The Development of Civic Values and Skills: An Analysis by Race, Gender and Social Class
There has been increasing attention given to the role higher education plays in creating and enabling democracy and civic engagement within an ever more diverse population. An important measure of how successfully higher education cultivates engaged citizens is reflected in the values, beliefs, and behaviors of students. My research focuses on a set of outcome measures that reflect some of the values and beliefs that support engagement in a diverse democracy. I examine the impact of curricular and co-curricular activities like community service on the development of those values.
Existing research on campus diversity and service learning has not included a close examination of how race, socioeconomic class, and gender intersect to shape the college experience for students engaged in activities like community service. This particular longitudinal study examines whether the effect of college environments on the development of civic values varies among students of different races, and whether gender and class have different effects on the development of civic values for different racial groups.
The data collected was part of the Cooperative Institutional Research Program (CIRP), which is sponsored by the American Council on Education and the Higher Education Research Institute (HERI) at the University of California, Los Angeles. The survey data was collected from students as they entered college in the mid-1990s and again in 1998.
The sample for this study consists of 19,915 students who completed both the freshman and follow-up surveys. Collectively, the students represent 170 institutions (84% of the students in the study came from private colleges and universities). Most of the students in this study (77 percent) entered college in 1994. The analysis focuses on four racial groups--547 African American students, 928 Asian American/ Asian students, 755 Latino students, including Mexican American/Chicano, Puerto Rican American and "other Latino" students, and 17,483 White students.

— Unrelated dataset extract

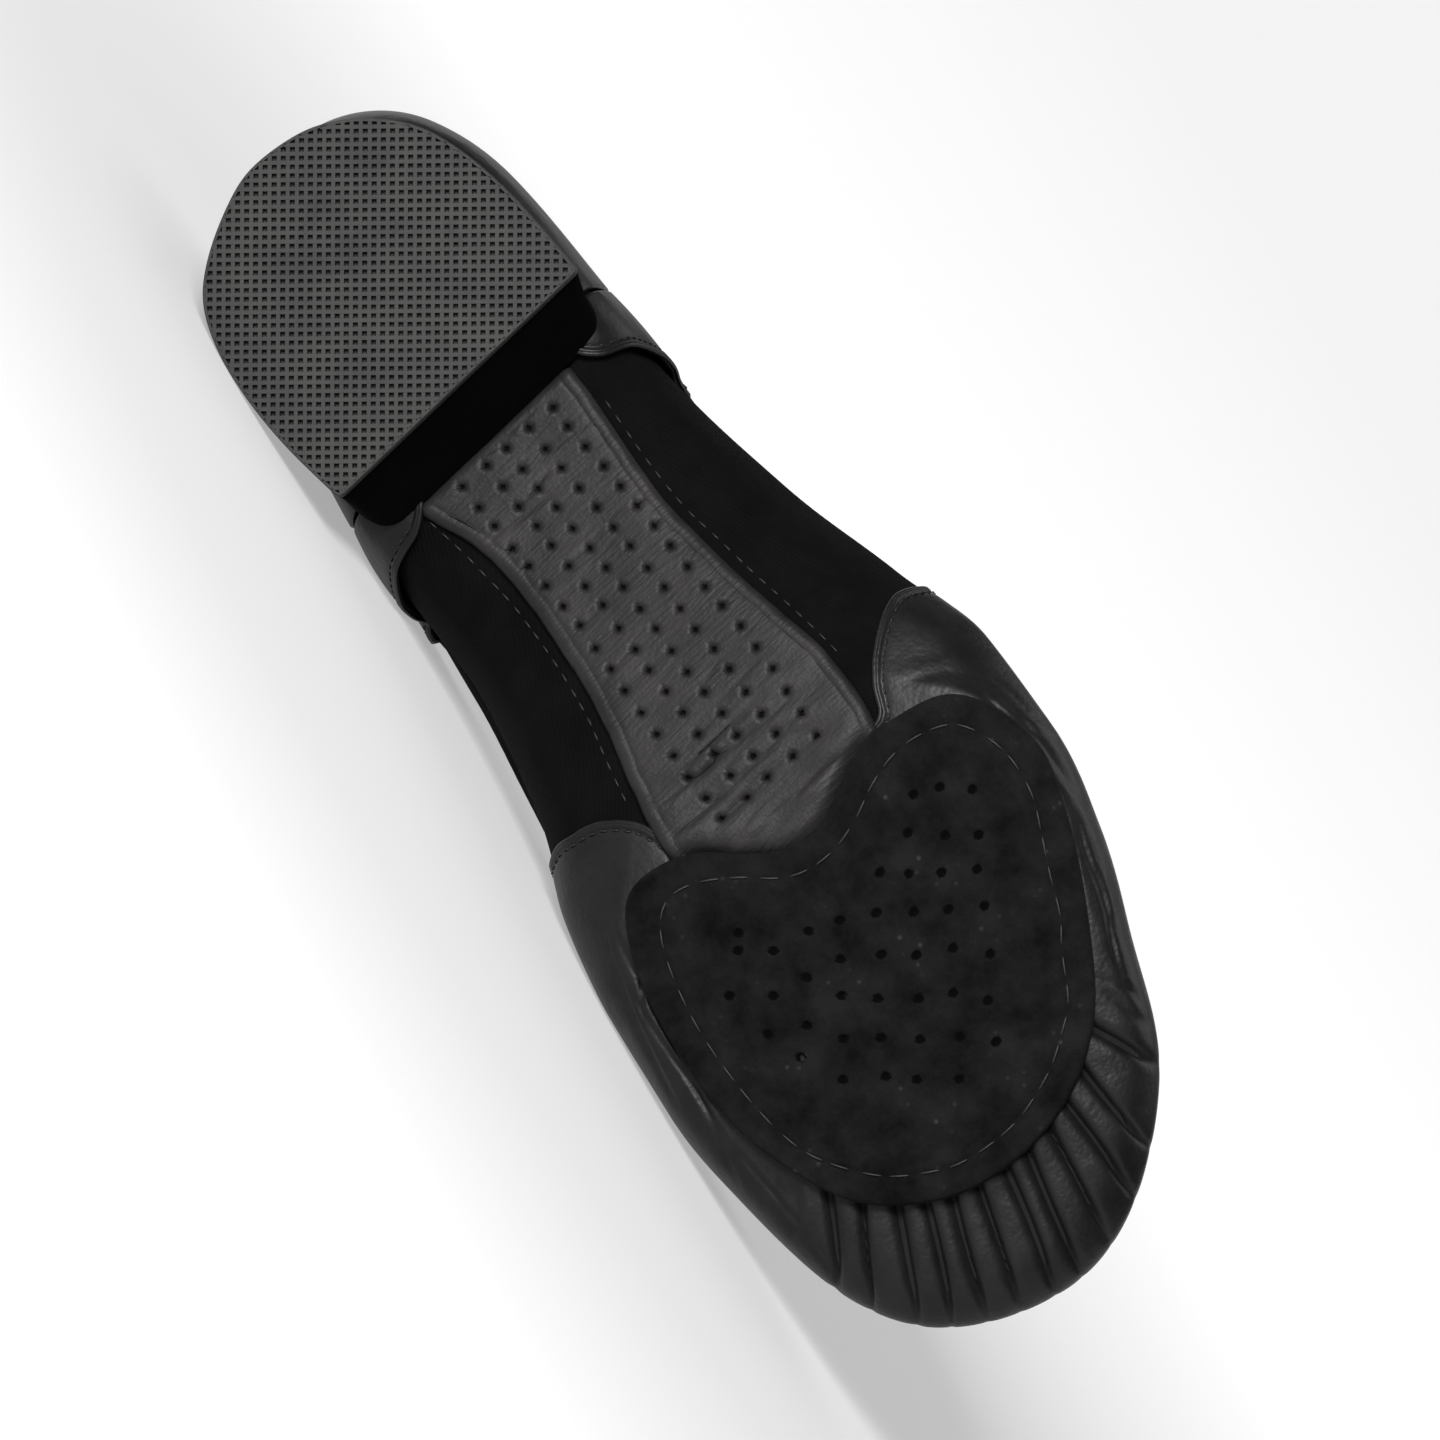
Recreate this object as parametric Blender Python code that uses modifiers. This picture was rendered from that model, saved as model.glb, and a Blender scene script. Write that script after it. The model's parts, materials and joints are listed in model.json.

The research seeks to measure "Civic Engagement Through Commitment to Activism," a composite measure of seven items reflecting the importance of getting involved in one's community and working for political and social change. For this "activism" measure (as well as for commitment to racial understanding and getting along with people of other races and cultures), analysis revealed significant differences between racial groups. It also showed differences within racial groups based on gender and social class background.
Overall, Latinos and African American students tend to increase their commitment to activism, while Asians/Asian Americans and Whites tend to decrease their commitment over the course of their college years. African Americans and Latinos also enter college with higher levels of commitment to this value than do their White or Asian/Asian American peers.
In the regression analysis, some interesting differences among racial groups also emerged. Among Asian and Asian American students, women are less likely than are men to decrease their level of commitment to activism. For White students, the opposite is true: men are less likely than women to decrease their commitment. For African American students, men are more likely than women to increase their commitment to activism, and for Latinos, there are no gender differences.
Latinos are the only group to display significant differences based on social class: those from lower social class backgrounds were more likely to increase their commitment to activism than Latinos from higher social class families.
Impact of Cross-Racial Contact and Diversity Learning Experiences
For White students, those who participate in more cross-racial interactions report change toward a greater commitment to activism, as do Whites and Latinos who took at least one ethnic studies course. For all four race groups, participating in community service is a strong and consistent predictor of positive change on the measure of commitment to activism. It is the only college activity to have such an effect across all race groups.
Gender and social class play different roles for students, depending on their race. Further research is needed to understand the reasons. for these differences within racial groups. These preliminary findings, however, confirm the need to go beyond using race, gender, and social class as variables in an equation that encompasses all students. At the same time, it is important to acknowledge interventions (in this case, community service) that play a role regardless of racial background.